The Second International Workshop on Multimodal Learning Analytics will bring together researchers in multimodal interaction and systems, cognitive and learning sciences, educational technologies, and related areas to advance research on multimodal learning analytics. Following the First International Workshop on Multimodal Learning Analytics in Santa Monica in 2012, this second workshop will be organized as a data-driven “Grand Challenge” event, to be held at ICMI 2013 in Sydney Australia on December 9th of 2013. There will be three levels of workshop participation, including attendees who wish to:

  1. Participate in grand challenge dataset competition and report results (using your own dataset, or the Math Data Corpus described below which is available to access)
  2. Submit an independent research paper on MMLA, including learning-oriented behaviors related to the development of domain expertise, prediction techniques, data resources, and other topics
  3. Observe and discuss new topics and challenges in MMLA with other attendees, for which a position paper should be submitted

For those wishing to participate in the competition using the Math Data Corpus, they will be asked to contact the workshop organizers and sign a “collaborator agreement” for IRB purposes to access the dataset (see data corpus section). The dataset used for the competition is well structured to support investigating different aspects of multimodal learning analytics. It involves high school students collaborating while solving mathematics problems.

The dataset will be available for a six-month period so researchers can participate in the competition. The competition will involve identifying one or more factors and demonstrating that they can predict domain expertise: (1) with high reliability, and (2) as early in a session as possible. Researchers will be asked to accurately identify: (1) which of three students in each session is the dominant domain expert, and (2) which of 16 problems in each session is solved correctly versus incorrectly using their predictor(s).

Available Data Corpus and Multimodal Analysis Tools

Existing Dataset: A data corpus is available for analysis during the multimodal learning analytics competition. It involves 12 sessions, with small groups of three students collaborating while solving mathematics problems (i.e., geometry, algebra). Data were collected on their natural multimodal communication and activity patterns during these problem-solving and peer tutoring sessions, including students’ speech, digital pen input, facial expressions, and physical movements. In total, approximately 15-18 hours of multimodal data is available during these situated problem-solving sessions.

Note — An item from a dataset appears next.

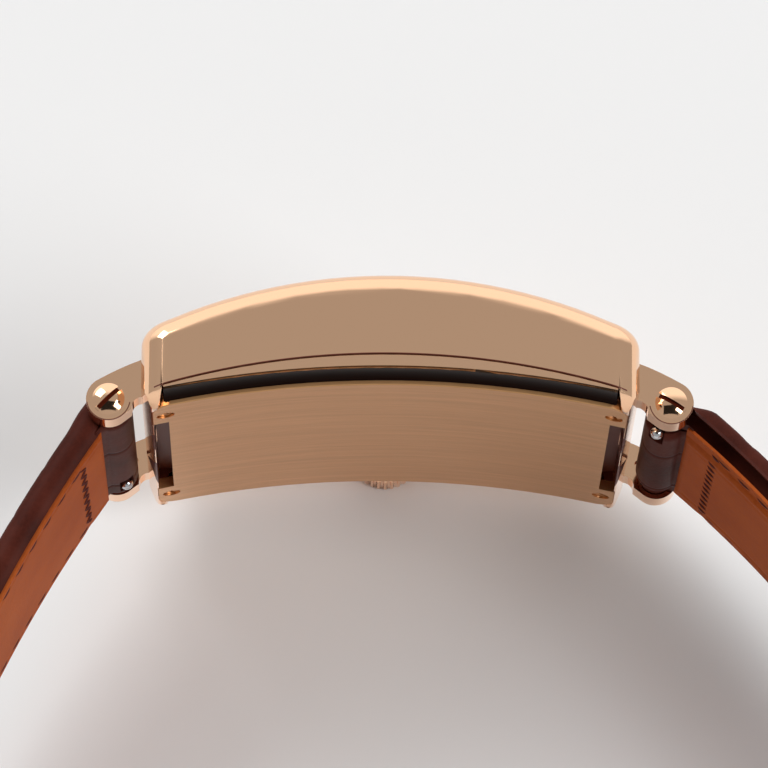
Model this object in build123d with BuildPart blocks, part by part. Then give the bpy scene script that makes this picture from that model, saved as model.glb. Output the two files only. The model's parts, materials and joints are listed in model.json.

Participants were 18 high-school students, including 3-person male and female groups. Each group of three students met for two sessions. These student groups varied in performance characteristics, with some low-to-moderate performers and others high-performing students. During the sessions, students were engaged in authentic problem solving and peer tutoring as they worked on 16 mathematics problems, four apiece representing easy, moderate, hard, and very hard difficulty levels. Each problem had a canonical correct answer. Students were motivated to solve problems correctly, because one student was randomly called upon to explain the answer after solving it. During each session, natural multimodal data were captured from 12 independent audio, visual, and pen signal streams. These included high-fidelity: (1) close-up camera views of each student while working, showing the face and hand movements while working at the table (waist up view), as well as a wide-angle view for context and another top-down view of students’ writing and artifacts on the table; (2) close-talking microphone capture of each students’ speech, and a room microphone for recording group discussion; (3) digital pen input for each student, who used an Anoto-based digital pen and large sheet of digital paper for streaming written input. Software was developed for accurate time synchronization of all twelve of these media streams during collection and playback. The data have been segmented by start and end time of each problem, scored for solution correctness, and also scored for which student solved the problem correctly. The data available for analysis includes students’:

  1. Speech signals
  2. Digital pen signals
  3. Video signals showing activity patterns (e.g., gestures, facial expressions)

In addition, for each student group one session of digital pen data has been coded for written representations, including (1) type of written representation (e.g., linguistic, symbolic, numeric, diagrammatic, marking), (2) meaning of representation, (3) start/end time of each representation, and (4) presence of written disfluencies. Note that lexical transcriptions of speech will not be available with the dataset. But people are free to complete transcriptions if they want to analyze the content.